WHAT THE TASK ASKS →
Output each entry verbatim and exclude every picture from it.

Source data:
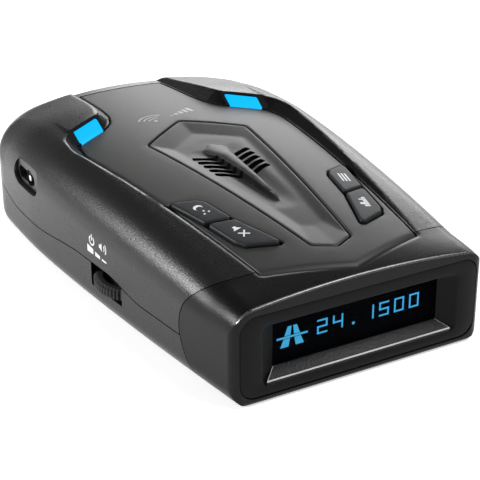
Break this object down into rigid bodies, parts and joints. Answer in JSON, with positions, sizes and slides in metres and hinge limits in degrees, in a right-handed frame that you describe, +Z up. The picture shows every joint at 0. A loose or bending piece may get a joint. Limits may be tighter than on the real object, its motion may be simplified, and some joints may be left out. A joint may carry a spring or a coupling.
{
  "type": "radar detector",
  "caption": "Car radar and laser detector with a tapered black housing, blue alert windows, a speaker plate, soft keys, a side volume wheel, a power socket and a recessed display.",
  "frame": {"origin": "centre of the underside, on the surface that the detector lies on", "axes": "+Z up, the display end faces -Y, the antenna and bracket end faces +Y"},
  "size_m": [0.071, 0.1139, 0.0288],
  "materials": {
    "shell_plastic": "satin moulded black",
    "cap_plastic": "semi-gloss black",
    "fascia_plastic": "fine matte black",
    "sill_plastic": "textured dark grey",
    "window_plastic": "smoked clear, polished",
    "plate_plastic": "soft matte dark grey",
    "key_plastic": "fine grained dark slate, printed white legends",
    "frame_plastic": "gloss black",
    "alert_plastic": "translucent blue",
    "guide_plastic": "clear acrylic",
    "led_plastic": "clear over white",
    "wheel_plastic": "matte black",
    "pot_plastic": "dark blue moulding",
    "steel": "plated steel",
    "socket_plastic": "black moulding",
    "socket_metal": "nickel plated",
    "board_green": "green solder mask",
    "switch_plastic": "black moulding",
    "chip_epoxy": "black epoxy",
    "capacitor_can": "aluminium can",
    "holder_plastic": "white moulding",
    "display_glass": "dark glass",
    "ribbon_film": "amber film",
    "horn_metal": "cast, bead blasted",
    "laser_plastic": "deep red, polished",
    "laser_glass": "clear",
    "sensor_plastic": "black epoxy",
    "felt": "black felt",
    "basket_metal": "black painted steel",
    "cone_paper": "pressed paper",
    "magnet_ferrite": "ferrite",
    "release_plastic": "matte black",
    "label_film": "silver film, plain"
  },
  "bodies": {
    "housing": {"upper_housing": "shell_plastic", "lower_housing": "shell_plastic", "front_cap": "cap_plastic", "display_fascia": "fascia_plastic", "display_sill": "sill_plastic", "display_window": "window_plastic", "top_plate": "plate_plastic", "speaker_plate": "plate_plastic", "left_window_frame": "frame_plastic", "right_window_frame": "frame_plastic", "left_alert_lens": "alert_plastic", "right_alert_lens": "alert_plastic", "left_light_guide": "guide_plastic", "right_light_guide": "guide_plastic", "alert_leds": "led_plastic", "volume_pot": "pot_plastic", "wheel_clip": "steel", "power_socket": "socket_plastic", "socket_pin": "socket_metal", "main_board": "board_green", "tact_switches": "switch_plastic", "board_chips": "chip_epoxy", "board_capacitors": "capacitor_can", "display_holder": "holder_plastic", "display_glass": "display_glass", "display_board": "board_green", "display_ribbon": "ribbon_film", "horn_antenna": "horn_metal", "mixer_board": "board_green", "rf_shield": "steel", "laser_window": "laser_plastic", "laser_lens": "laser_glass", "laser_sensor": "sensor_plastic", "speaker_felt": "felt", "speaker_frame": "basket_metal", "speaker_cone": "cone_paper", "speaker_magnet": "magnet_ferrite", "rating_label": "label_film", "housing_screws": "steel", "board_screws": "steel", "antenna_screws": "steel"},
    "dark_key": {"dark_button": "key_plastic"},
    "quiet_key": {"quiet_button": "key_plastic"},
    "menu_key": {"menu_button": "key_plastic"},
    "city_key": {"city_button": "key_plastic"},
    "volume_control": {"volume_wheel": "wheel_plastic"},
    "bracket_latch": {"bracket_release": "release_plastic"}
  },
  "joints": [
    {"name": "dark_press", "type": "slide", "parent": "housing", "child": "dark_key", "axis": [0, 0, -1], "range_m": [0, 0.0006], "stiffness_N_per_m": 2500},
    {"name": "quiet_press", "type": "slide", "parent": "housing", "child": "quiet_key", "axis": [0, 0, -1], "range_m": [0, 0.0006], "stiffness_N_per_m": 2500},
    {"name": "menu_press", "type": "slide", "parent": "housing", "child": "menu_key", "axis": [0, 0, -1], "range_m": [0, 0.0006], "stiffness_N_per_m": 2500},
    {"name": "city_press", "type": "slide", "parent": "housing", "child": "city_key", "axis": [0, 0, -1], "range_m": [0, 0.0006], "stiffness_N_per_m": 2500},
    {"name": "volume_turn", "type": "hinge", "parent": "housing", "child": "volume_control", "pos_m": [-0.0253, -0.0115, 0.007], "axis": [0, 0, 1], "range_deg": [0, 270]},
    {"name": "bracket_release_press", "type": "slide", "parent": "housing", "child": "bracket_latch", "axis": [0, 0, 1], "range_m": [0, 0.0012], "stiffness_N_per_m": 1500}
  ]
}
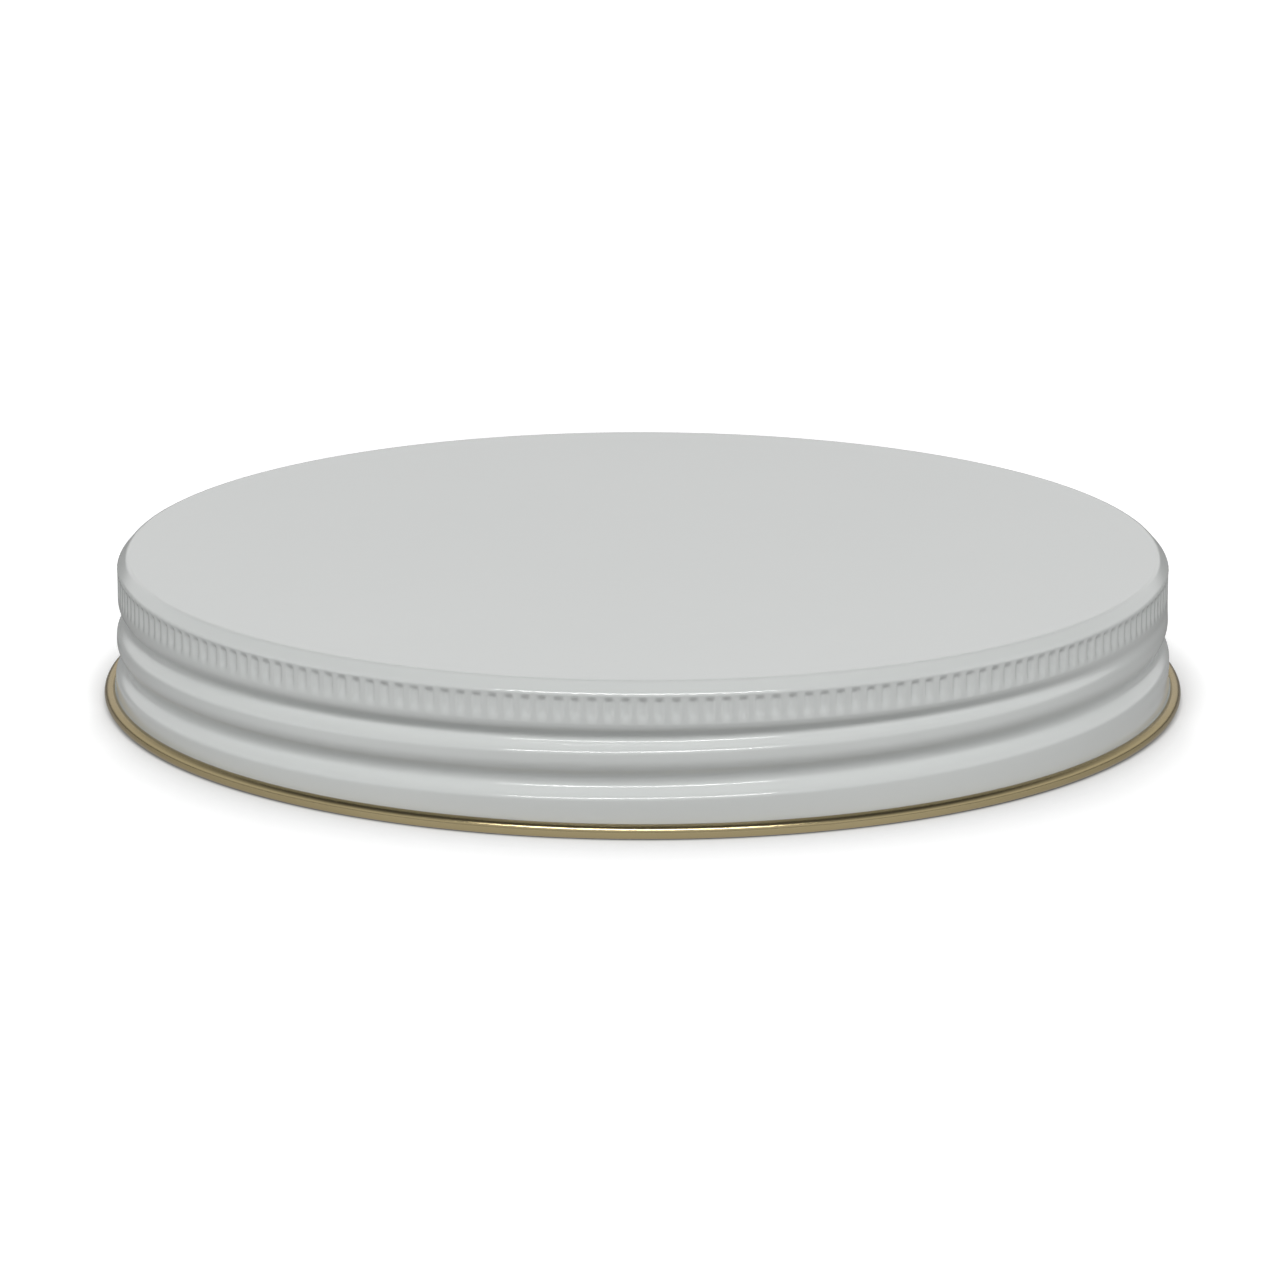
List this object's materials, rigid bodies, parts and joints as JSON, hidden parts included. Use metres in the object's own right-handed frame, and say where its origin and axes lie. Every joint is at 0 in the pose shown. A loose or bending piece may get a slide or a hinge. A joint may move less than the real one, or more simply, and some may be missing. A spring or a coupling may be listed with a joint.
{
  "type": "jar lid",
  "caption": "Round white-coated tinplate screw lid with a knurled grip band, a rolled thread, a curled lower edge and a sealing ring inside.",
  "frame": {"origin": "centre of the plane that the curled edge stands on", "axes": "+Z along the lid's axis, from the open mouth up to the panel; -Y is the side that faces the viewer"},
  "size_m": [0.125, 0.125, 0.0169],
  "materials": {
    "white_coat": "glossy white enamel on tinplate, with clear gold lacquer inside and on the curled edge",
    "compound": "soft off-white flowed-in sealing compound, dull"
  },
  "bodies": {
    "root": {"shell": "white_coat", "sealing_ring": "compound"}
  },
  "joints": []
}
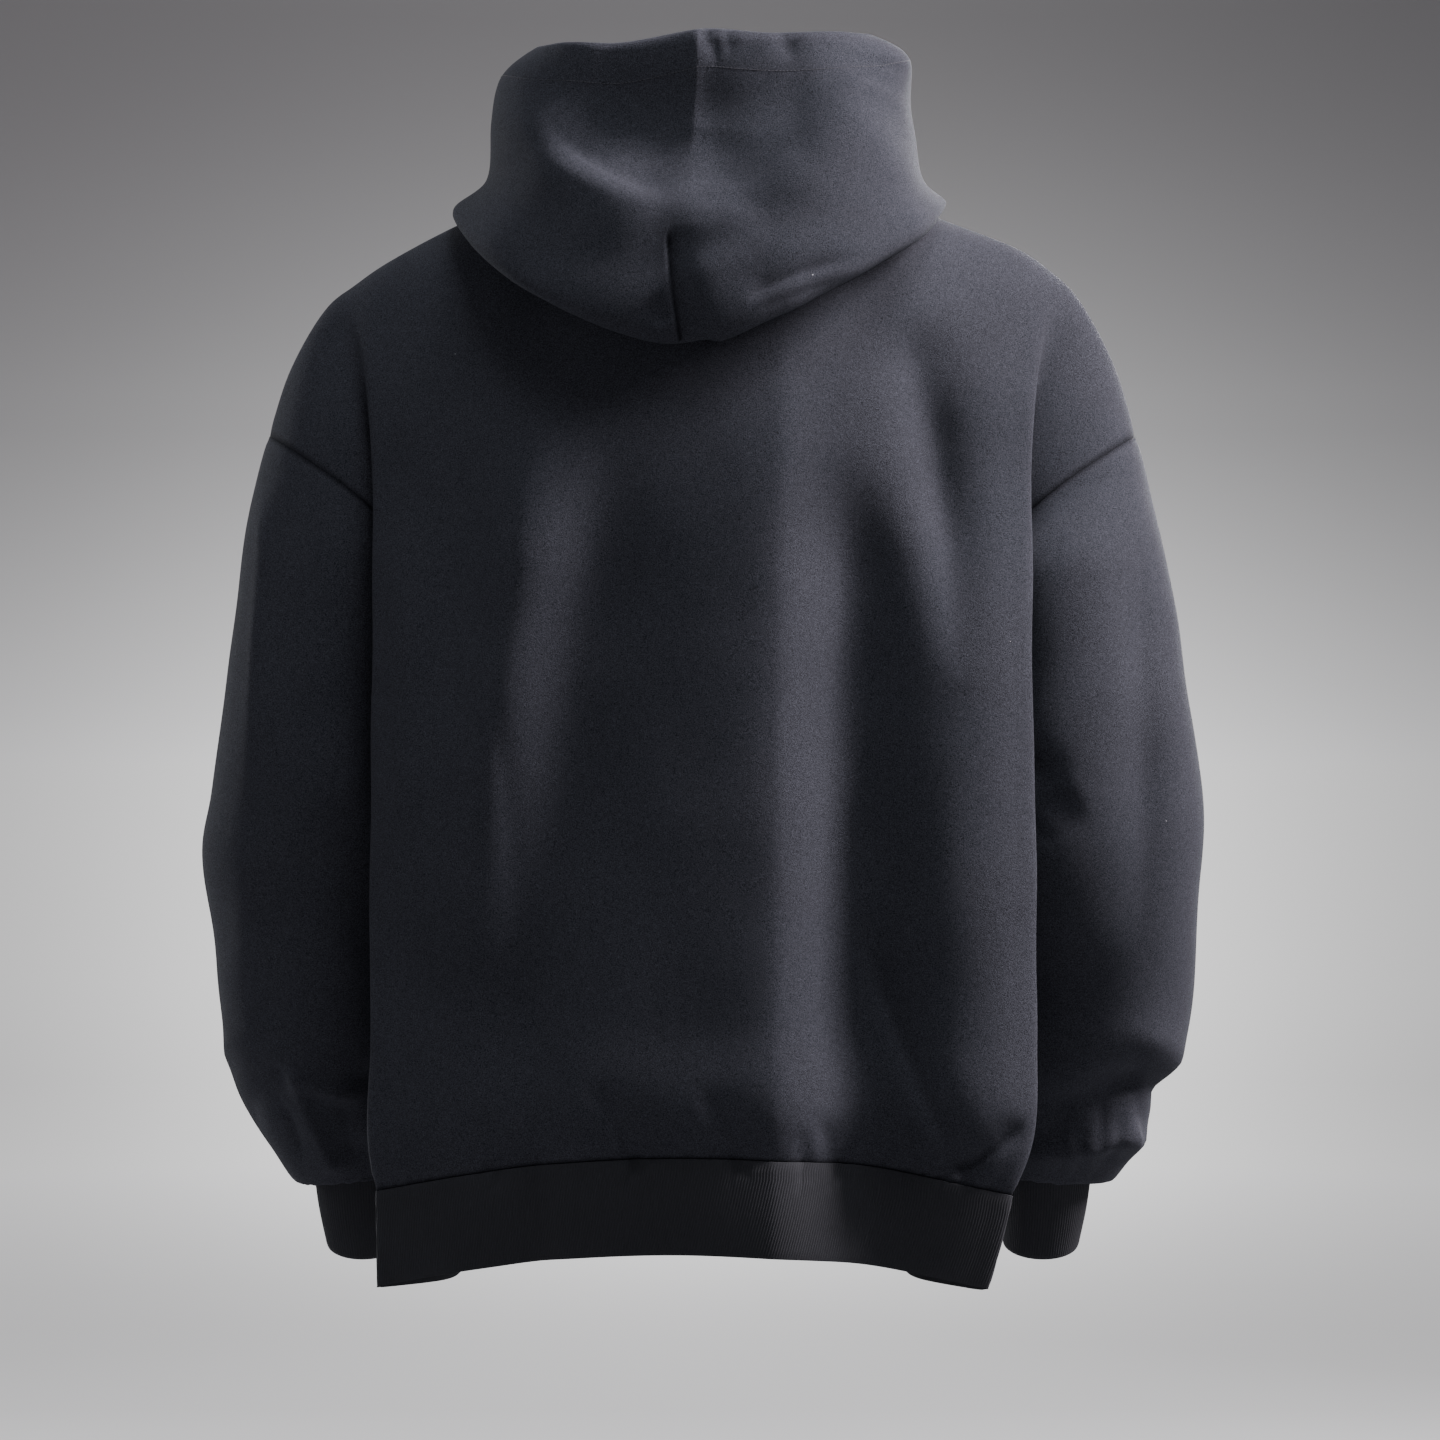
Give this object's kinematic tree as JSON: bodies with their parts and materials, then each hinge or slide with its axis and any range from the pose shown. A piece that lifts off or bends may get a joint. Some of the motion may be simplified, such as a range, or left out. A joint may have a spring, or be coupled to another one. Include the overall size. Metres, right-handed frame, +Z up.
{
  "type": "zip-up hooded sweatshirt",
  "caption": "Black oversized hooded sweatshirt in heavy brushed fleece, with dropped shoulders, ribbed cuffs and hem and a closed front zip, in the hollow form it keeps when worn.",
  "frame": {"origin": "middle of the base of the neck, level with the highest points of the shoulder seams, where the wearer's shoulders carry the garment", "axes": "+Z up, the front faces -Y, the wearer's left is +X"},
  "size_m": [0.685, 0.3009, 0.8274],
  "materials": {
    "black_fleece": "smooth brushed fleece, faint nap",
    "black_rib": "fine vertical rib knit",
    "black_tape": "woven zip tape",
    "black_teeth": "moulded teeth, satin",
    "gunmetal": "dark satin metal"
  },
  "bodies": {
    "garment": {"back": "black_fleece", "front_left": "black_fleece", "front_right": "black_fleece", "sleeve_left": "black_fleece", "sleeve_right": "black_fleece", "hood": "black_fleece", "cuff_left": "black_rib", "cuff_right": "black_rib", "hem_band": "black_rib", "zip_tape_left": "black_tape", "zip_tape_right": "black_tape", "zip_chain": "black_teeth", "zip_box": "gunmetal", "zip_slider": "gunmetal", "zip_top_stop_left": "gunmetal", "zip_top_stop_right": "gunmetal"},
    "pull_tab": {"zip_pull_tab": "gunmetal"}
  },
  "joints": [
    {"name": "pull_tab_swing", "type": "hinge", "parent": "garment", "child": "pull_tab", "pos_m": [0, -0.09852, -0.09149], "axis": [-1, 0, 0], "range_deg": [0, 150]}
  ]
}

OUTPUT OF THE EXERCISE →
Break this object down into rigid bodies, parts and joints. Answer in JSON, with positions, sizes and slides in metres and hinge limits in degrees, in a right-handed frame that you describe, +Z up. The picture shows every joint at 0. A loose or bending piece may get a joint. Limits may be tighter than on the real object, its motion may be simplified, and some joints may be left out. A joint may carry a spring or a coupling.
{
  "type": "radar detector",
  "caption": "Car radar and laser detector with a tapered black housing, blue alert windows, a speaker plate, soft keys, a side volume wheel, a power socket and a recessed display.",
  "frame": {"origin": "centre of the underside, on the surface that the detector lies on", "axes": "+Z up, the display end faces -Y, the antenna and bracket end faces +Y"},
  "size_m": [0.071, 0.1139, 0.0288],
  "materials": {
    "shell_plastic": "satin moulded black",
    "cap_plastic": "semi-gloss black",
    "fascia_plastic": "fine matte black",
    "sill_plastic": "textured dark grey",
    "window_plastic": "smoked clear, polished",
    "plate_plastic": "soft matte dark grey",
    "key_plastic": "fine grained dark slate, printed white legends",
    "frame_plastic": "gloss black",
    "alert_plastic": "translucent blue",
    "guide_plastic": "clear acrylic",
    "led_plastic": "clear over white",
    "wheel_plastic": "matte black",
    "pot_plastic": "dark blue moulding",
    "steel": "plated steel",
    "socket_plastic": "black moulding",
    "socket_metal": "nickel plated",
    "board_green": "green solder mask",
    "switch_plastic": "black moulding",
    "chip_epoxy": "black epoxy",
    "capacitor_can": "aluminium can",
    "holder_plastic": "white moulding",
    "display_glass": "dark glass",
    "ribbon_film": "amber film",
    "horn_metal": "cast, bead blasted",
    "laser_plastic": "deep red, polished",
    "laser_glass": "clear",
    "sensor_plastic": "black epoxy",
    "felt": "black felt",
    "basket_metal": "black painted steel",
    "cone_paper": "pressed paper",
    "magnet_ferrite": "ferrite",
    "release_plastic": "matte black",
    "label_film": "silver film, plain"
  },
  "bodies": {
    "housing": {"upper_housing": "shell_plastic", "lower_housing": "shell_plastic", "front_cap": "cap_plastic", "display_fascia": "fascia_plastic", "display_sill": "sill_plastic", "display_window": "window_plastic", "top_plate": "plate_plastic", "speaker_plate": "plate_plastic", "left_window_frame": "frame_plastic", "right_window_frame": "frame_plastic", "left_alert_lens": "alert_plastic", "right_alert_lens": "alert_plastic", "left_light_guide": "guide_plastic", "right_light_guide": "guide_plastic", "alert_leds": "led_plastic", "volume_pot": "pot_plastic", "wheel_clip": "steel", "power_socket": "socket_plastic", "socket_pin": "socket_metal", "main_board": "board_green", "tact_switches": "switch_plastic", "board_chips": "chip_epoxy", "board_capacitors": "capacitor_can", "display_holder": "holder_plastic", "display_glass": "display_glass", "display_board": "board_green", "display_ribbon": "ribbon_film", "horn_antenna": "horn_metal", "mixer_board": "board_green", "rf_shield": "steel", "laser_window": "laser_plastic", "laser_lens": "laser_glass", "laser_sensor": "sensor_plastic", "speaker_felt": "felt", "speaker_frame": "basket_metal", "speaker_cone": "cone_paper", "speaker_magnet": "magnet_ferrite", "rating_label": "label_film", "housing_screws": "steel", "board_screws": "steel", "antenna_screws": "steel"},
    "dark_key": {"dark_button": "key_plastic"},
    "quiet_key": {"quiet_button": "key_plastic"},
    "menu_key": {"menu_button": "key_plastic"},
    "city_key": {"city_button": "key_plastic"},
    "volume_control": {"volume_wheel": "wheel_plastic"},
    "bracket_latch": {"bracket_release": "release_plastic"}
  },
  "joints": [
    {"name": "dark_press", "type": "slide", "parent": "housing", "child": "dark_key", "axis": [0, 0, -1], "range_m": [0, 0.0006], "stiffness_N_per_m": 2500},
    {"name": "quiet_press", "type": "slide", "parent": "housing", "child": "quiet_key", "axis": [0, 0, -1], "range_m": [0, 0.0006], "stiffness_N_per_m": 2500},
    {"name": "menu_press", "type": "slide", "parent": "housing", "child": "menu_key", "axis": [0, 0, -1], "range_m": [0, 0.0006], "stiffness_N_per_m": 2500},
    {"name": "city_press", "type": "slide", "parent": "housing", "child": "city_key", "axis": [0, 0, -1], "range_m": [0, 0.0006], "stiffness_N_per_m": 2500},
    {"name": "volume_turn", "type": "hinge", "parent": "housing", "child": "volume_control", "pos_m": [-0.0253, -0.0115, 0.007], "axis": [0, 0, 1], "range_deg": [0, 270]},
    {"name": "bracket_release_press", "type": "slide", "parent": "housing", "child": "bracket_latch", "axis": [0, 0, 1], "range_m": [0, 0.0012], "stiffness_N_per_m": 1500}
  ]
}
List this object's materials, rigid bodies, parts and joints as JSON, hidden parts included. Use metres in the object's own right-handed frame, and say where its origin and axes lie. Every joint is at 0 in the pose shown. A loose or bending piece may get a slide or a hinge. A joint may move less than the real one, or more simply, and some may be missing. A spring or a coupling may be listed with a joint.
{
  "type": "jar lid",
  "caption": "Round white-coated tinplate screw lid with a knurled grip band, a rolled thread, a curled lower edge and a sealing ring inside.",
  "frame": {"origin": "centre of the plane that the curled edge stands on", "axes": "+Z along the lid's axis, from the open mouth up to the panel; -Y is the side that faces the viewer"},
  "size_m": [0.125, 0.125, 0.0169],
  "materials": {
    "white_coat": "glossy white enamel on tinplate, with clear gold lacquer inside and on the curled edge",
    "compound": "soft off-white flowed-in sealing compound, dull"
  },
  "bodies": {
    "root": {"shell": "white_coat", "sealing_ring": "compound"}
  },
  "joints": []
}
Give this object's kinematic tree as JSON: bodies with their parts and materials, then each hinge or slide with its axis and any range from the pose shown. A piece that lifts off or bends may get a joint. Some of the motion may be simplified, such as a range, or left out. A joint may have a spring, or be coupled to another one. Include the overall size. Metres, right-handed frame, +Z up.
{
  "type": "zip-up hooded sweatshirt",
  "caption": "Black oversized hooded sweatshirt in heavy brushed fleece, with dropped shoulders, ribbed cuffs and hem and a closed front zip, in the hollow form it keeps when worn.",
  "frame": {"origin": "middle of the base of the neck, level with the highest points of the shoulder seams, where the wearer's shoulders carry the garment", "axes": "+Z up, the front faces -Y, the wearer's left is +X"},
  "size_m": [0.685, 0.3009, 0.8274],
  "materials": {
    "black_fleece": "smooth brushed fleece, faint nap",
    "black_rib": "fine vertical rib knit",
    "black_tape": "woven zip tape",
    "black_teeth": "moulded teeth, satin",
    "gunmetal": "dark satin metal"
  },
  "bodies": {
    "garment": {"back": "black_fleece", "front_left": "black_fleece", "front_right": "black_fleece", "sleeve_left": "black_fleece", "sleeve_right": "black_fleece", "hood": "black_fleece", "cuff_left": "black_rib", "cuff_right": "black_rib", "hem_band": "black_rib", "zip_tape_left": "black_tape", "zip_tape_right": "black_tape", "zip_chain": "black_teeth", "zip_box": "gunmetal", "zip_slider": "gunmetal", "zip_top_stop_left": "gunmetal", "zip_top_stop_right": "gunmetal"},
    "pull_tab": {"zip_pull_tab": "gunmetal"}
  },
  "joints": [
    {"name": "pull_tab_swing", "type": "hinge", "parent": "garment", "child": "pull_tab", "pos_m": [0, -0.09852, -0.09149], "axis": [-1, 0, 0], "range_deg": [0, 150]}
  ]
}